Top Price Bracket Varies Wildely Across Capitals

The top price bracket varies greatly across the country. The gap between the price of the top 20% of properties across various capital city markets has grown exponentially over the past 10 years.

As at June 2014, the top price bracket for houses in Sydney was $1.58 million compared to Hobart’s $530,000; a 299% difference.

Sydney’s top price bracket for units was $780,000 while in Hobart it was $376,000; a 208% difference.

 

 

$2 Million Plus Sales Highest on Record

The latest data, from RP Data, shows that sales of these high end properties have grown across all capital cities over the past 12 months.

Nationally, the $2 million plus price bracket accounted for 2.1% of all sales in the 12 months to July 2014, up from 1.6% in the 12 months to July 2013. This latest result represents the highest proportion on record and, to put this into perspective, 10 years ago just 0.7% of capital city home sales sold at, or for more than, $2 million.

Sydney was the key driver of growth in this price bracket over the past 12 months with 3.8% of sales falling into this price range, up from 2.8% a year earlier.

Melbourne (2.1%) and Perth (1.4%) also recorded strong uplift in top end property sales.

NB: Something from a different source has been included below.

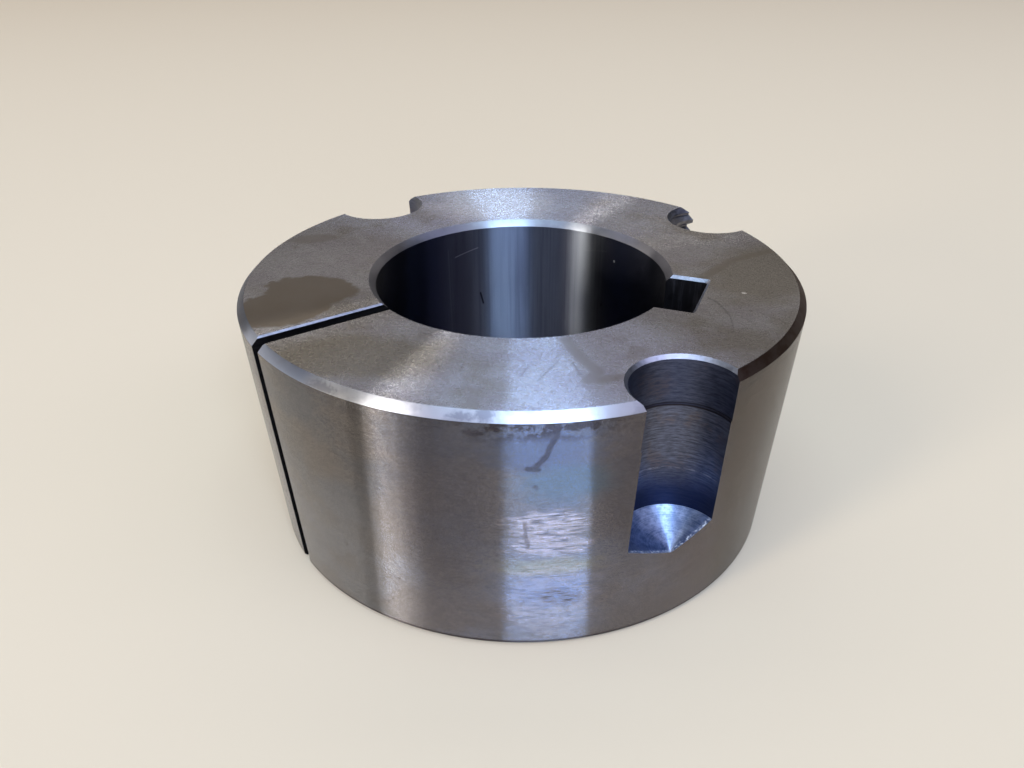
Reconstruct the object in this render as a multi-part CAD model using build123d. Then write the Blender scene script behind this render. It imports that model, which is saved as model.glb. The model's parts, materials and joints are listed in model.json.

Brisbane (0.6%) and Adelaide (0.7%) were up over the year while Hobart saw a slight drop to 0.2%.

 

 

Looking foward

The growth in wealth creation metrics and the forecast stability of the economy over the next 12 months are set to continue to have a positive impact on the upper end of property markets. Interest rates are expected to remain on hold over this period, keeping mortgage affordability high and encouraging existing property owners to upgrade.